While her 3 sculptures are the strongest work in the exhibition, her photographs are quite powerful. Martin employs photography as evidence and analogy. Martin includes 5 photographs (18" x 24" archival digital prints) from her COMFORT AND CONSUMPTION series of old refrigerators piled high in a dump. She transforms these heavy and hazardous boxes into modernist, Nancy Rubins, anti-domestic and post-industrial configurations. The tumbling folded steel, rust, boxes of emptiness once full of sustenance, heaps of metal and shelves, crumpled and wrinkled like bodies, become abstract and heavenly landscapes - like Robert Ryman or Cy Twombly paintings. These are anti-monuments rising against the empty white sky.
She includes 3 images from MAINSTREETS, an incredible sculpture that was exhibited for the last 3 months in Chapel Hill at the Local Histories: The Ground We Walk On. It is breathtaking to see the photographs of the sculpture. If you don't know about the sculpture - a small-town street that could be anywhere-USA but is actually an amalgamation of 5 North Carolina towns made up of cardboard boxes as the buildings that are covered with digital prints, the street made of wooden slats - you would think you were looking at a real town. Martin hand cuts hundreds of images of plastic chairs so she can throw them out in a heap upon the photographic sidewalk. Again, there is not a person to be found in this place, only For Rent signs, closed up shops, the story of so many fairytale towns in 2011. There are 9 photographs from the SECOND FLOOR MAINSTREETS series and these are "real" photographs of real things, chairs mostly. Forlorn and lost like bodies, these chairs are covered in dust, waiting to be sat in or tossed in a dump or dragged home by someone who needs a chair. But here, on Mainstreet USA, these chairs are invisible, forgotten and unused, and so beautiful. Martin turns 2 into a Mondrian composition - an orange and green vinyl chair-couple rest in an avocado green room, a white baseboard framing the scene. Another image is like a Gordon Matta-Clark installation - one yellow chair sits in the corner of the foreground room and in the back room, a jumble of chairs sit in front of a white stucco wall with 4 holes in it the size of basketballs. The back of one black chair first appears to be another of the black holes but it is not. The holes seem deliberate, composed, so right and deep and empty, like Matta-Clark's holes through floors and buildings. There are dirty sinks, dark hallways, peeled wallpaper, radiators, windowsills, bright quadrants of light from the windows - a perfect backdrop for these chairs watching nothing, waiting.

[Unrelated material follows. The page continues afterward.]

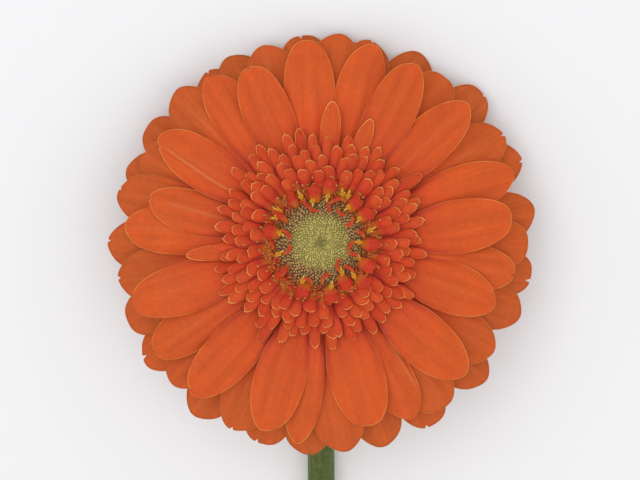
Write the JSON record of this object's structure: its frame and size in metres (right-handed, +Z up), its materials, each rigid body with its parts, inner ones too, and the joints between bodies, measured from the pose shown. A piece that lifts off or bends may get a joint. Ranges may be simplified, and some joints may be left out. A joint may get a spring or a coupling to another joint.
{
  "type": "cut gerbera",
  "caption": "Double orange-red gerbera bloom with a green-centred disc on a bare green cut stem, lying on its back with the bloom facing up.",
  "frame": {"origin": "the centre of the base of the flower's box, on the surface that it lies on", "axes": "+Y along the stem from its cut end towards the bloom, +Z up from the surface, the way the bloom faces"},
  "size_m": [0.1136, 0.401, 0.041],
  "materials": {
    "ray": "fresh petal, soft satin with fine lengthwise veins",
    "floret": "fresh petal, redder, with pale rims",
    "disc": "closed buds, matt, green in the middle and brown towards the edge",
    "bract": "green scales, matt and finely hairy",
    "stem": "fresh green stalk, satin, finely ribbed and hairy"
  },
  "bodies": {
    "root": {"stem": "stem", "involucre": "bract", "rays_first_row": "ray", "rays_second_row": "ray", "rays_third_row": "ray", "rays_fourth_row": "ray", "inner_florets": "floret", "disc_florets": "disc"}
  },
  "joints": []
}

While Martin's world is lonely and strange, it is also brilliant and seductive. Somehow she matches the strangeness of the real world with the uncanny power of her own constructions and makes us want to linger, consider and look again at how we are living. I am struck by the elegance of martin's work - so much dredge and drudge, dirt and emptiness, failure and waste reconstructed and re-represented with such attention to detail that we are forced to enter this otherworldly place, a movie set, a paradise gone wrong, the here and now.